Go ahead. Tear down every statue of Christopher Columbus to protest the cruelty against indigenous people that began with the colonization of a New World and was then carried forward.
An assault on stone won’t change history — or change the long arc of injustice still endured by Native Americans, including the Mashpee Wampanoag, a tribe that greeted the Pilgrims and participated in the first Thanksgiving. That takes a well-orchestrated, highly concentrated assault on power.
The Massachusetts tribe is currently fighting a move by the Trump administration to take back 321 acres of land in Mashpee and Taunton that had been put in trust by the Obama administration. Taking the land out of trust would, in essence, rescind the reservation status needed by the tribe to build and operate a casino without going through the state licensing process. If that happens, the beneficiaries would be other casino operators, including some with reported connections to President Trump.
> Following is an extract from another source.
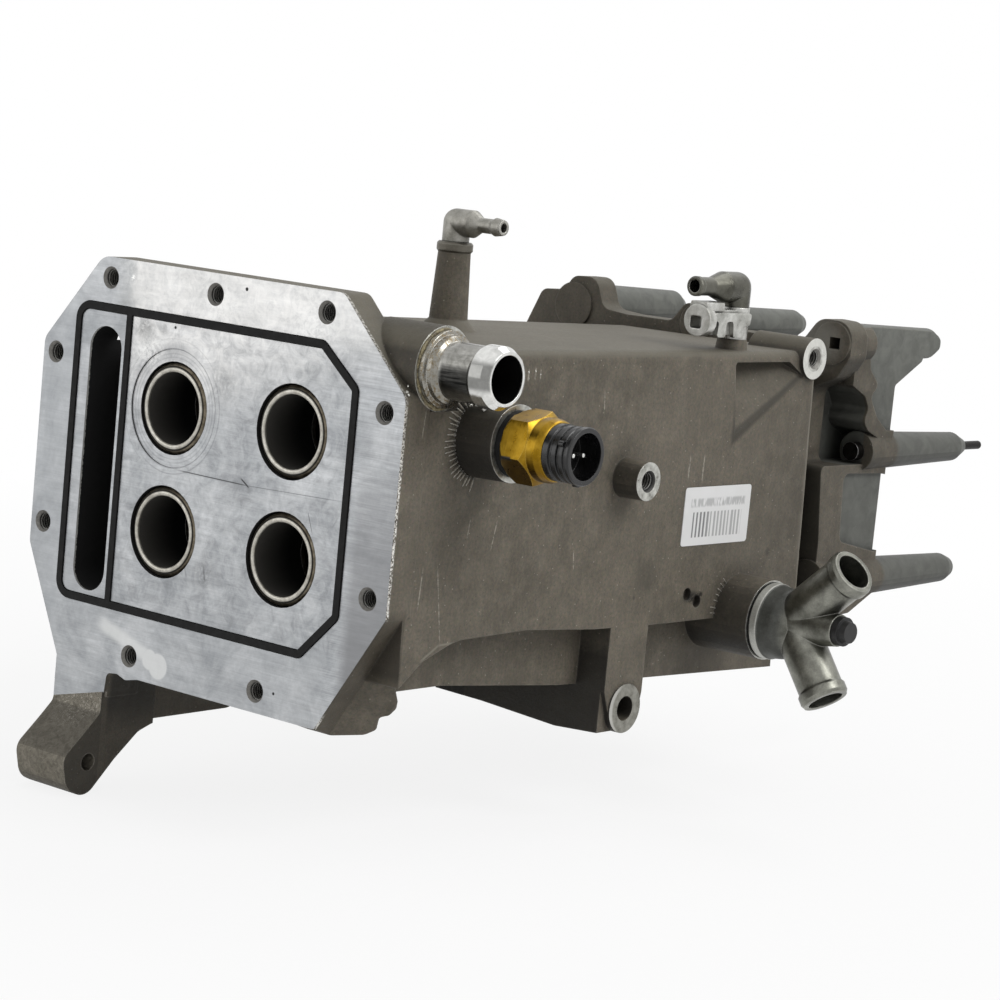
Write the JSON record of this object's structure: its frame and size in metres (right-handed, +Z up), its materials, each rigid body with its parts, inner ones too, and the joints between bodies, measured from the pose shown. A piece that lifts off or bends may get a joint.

Cedric Cromwell, the president and chairman of the Mashpee Wampanoag, said the tribe is fighting “a lot of money tied to the president.” According to The Washington Post, Twin River Worldwide Holdings, which operates two casinos in neighboring Rhode Island, is run by executives associated with casinos once owned by Trump. Also, according to the Post, Matthew Schlapp, a Trump supporter and chairman of the American Conservative Union, was hired by Twin River as its lobbyist. Schlapp’s wife, Mercedes, worked in the Trump White House as director of strategic communications before switching over to the Trump campaign.
I am no fan of casinos as an engine of economic development. But they have been set up as a path to economic justice for tribes stripped of property and sovereignty over the centuries. For the Mashpee Wampanoag, that path has been “a calamity of horrors, errors, and challenges,” said Cromwell. It adds to his view of the Mashpee Wampanoag as “the poster child of native American history.”
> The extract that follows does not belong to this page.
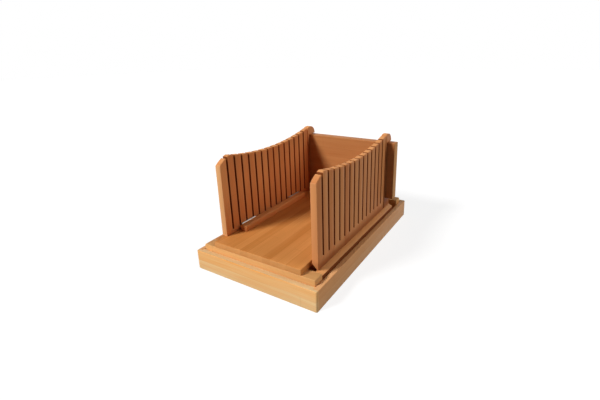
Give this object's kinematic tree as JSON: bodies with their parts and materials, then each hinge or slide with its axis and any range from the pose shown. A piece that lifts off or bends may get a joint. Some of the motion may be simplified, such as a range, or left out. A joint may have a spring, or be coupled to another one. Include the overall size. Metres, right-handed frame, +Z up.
{
  "type": "bread slicer guide",
  "caption": "Folding wooden bread slicing guide: slotted side walls with scooped tops stand on a deck over a lift-off crumb tray, with a slide-out end panel.",
  "frame": {"origin": "middle of the tray's footprint, on the table", "axes": "+Z up, +X to the right seen from the open end, +Y from the open end to the back panel"},
  "size_m": [0.232, 0.37, 0.1919],
  "materials": {
    "deck_bamboo": "satin oiled bamboo, darker caramel strips",
    "rail_bamboo": "satin oiled bamboo, light honey",
    "wall_bamboo": "satin oiled bamboo, vertical strips",
    "tray_bamboo": "satin oiled bamboo, light honey",
    "panel_bamboo": "satin oiled bamboo, horizontal strips",
    "dowel_wood": "plain birch",
    "hinge_steel": "satin steel",
    "screw_steel": "satin steel"
  },
  "bodies": {
    "tray": {"tray_front_wall": "tray_bamboo", "tray_rear_wall": "tray_bamboo", "tray_left_wall": "tray_bamboo", "tray_right_wall": "tray_bamboo", "tray_floor": "tray_bamboo"},
    "guide": {"front_rail": "rail_bamboo", "rear_rail": "rail_bamboo", "cross_rail": "rail_bamboo", "left_side_strip": "rail_bamboo", "right_side_strip": "rail_bamboo", "deck_board": "deck_bamboo", "deck_dowels": "dowel_wood", "left_hinge_cleat": "rail_bamboo", "left_end_post": "wall_bamboo", "right_end_post": "wall_bamboo", "left_hinge_fixed_leaves": "hinge_steel", "left_hinge_pins": "hinge_steel", "left_hinge_fixed_screws": "screw_steel", "right_hinge_fixed_leaves": "hinge_steel", "right_hinge_pins": "hinge_steel", "right_hinge_fixed_screws": "screw_steel"},
    "left_wall": {"left_slotted_wall": "wall_bamboo", "left_hinge_wall_leaves": "hinge_steel", "left_hinge_wall_screws": "screw_steel"},
    "right_wall": {"right_slotted_wall": "wall_bamboo", "right_hinge_wall_leaves": "hinge_steel", "right_hinge_wall_screws": "screw_steel"},
    "back_panel": {"back_panel": "panel_bamboo"}
  },
  "joints": [
    {"name": "guide_lift", "type": "slide", "parent": "tray", "child": "guide", "axis": [0, 0, 1], "range_m": [0, 0.06]},
    {"name": "left_wall_fold", "type": "hinge", "parent": "guide", "child": "left_wall", "pos_m": [-0.07575, 0, 0.0607], "axis": [0, 1, 0], "range_deg": [0, 90]},
    {"name": "right_wall_fold", "type": "hinge", "parent": "guide", "child": "right_wall", "pos_m": [0.08575, 0, 0.0502], "axis": [0, -1, 0], "range_deg": [0, 90]},
    {"name": "back_panel_draw", "type": "slide", "parent": "guide", "child": "back_panel", "axis": [0, 1, 0], "range_m": [0, 0.045]}
  ]
}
Here’s a short summary since the 1620 arrival of the Pilgrims, compiled by the Associated Press: In 1685, a Plymouth court deeded roughly 55 square miles of land on Cape Cod to the tribe and stipulated the land could not be purchased without the tribe’s consent. It was encroached on anyway. In 1849, when oversight of all tribes was transferred to the US Bureau of Indian Affairs, the Mashpee Wampanoag tribe was omitted from the list, supposedly by mistake. In the 1970s, the tribe fought unsuccessfully in state court to reclaim land it once held and began a decades-long process to once again be recognized as a tribe. That finally happened in 2007.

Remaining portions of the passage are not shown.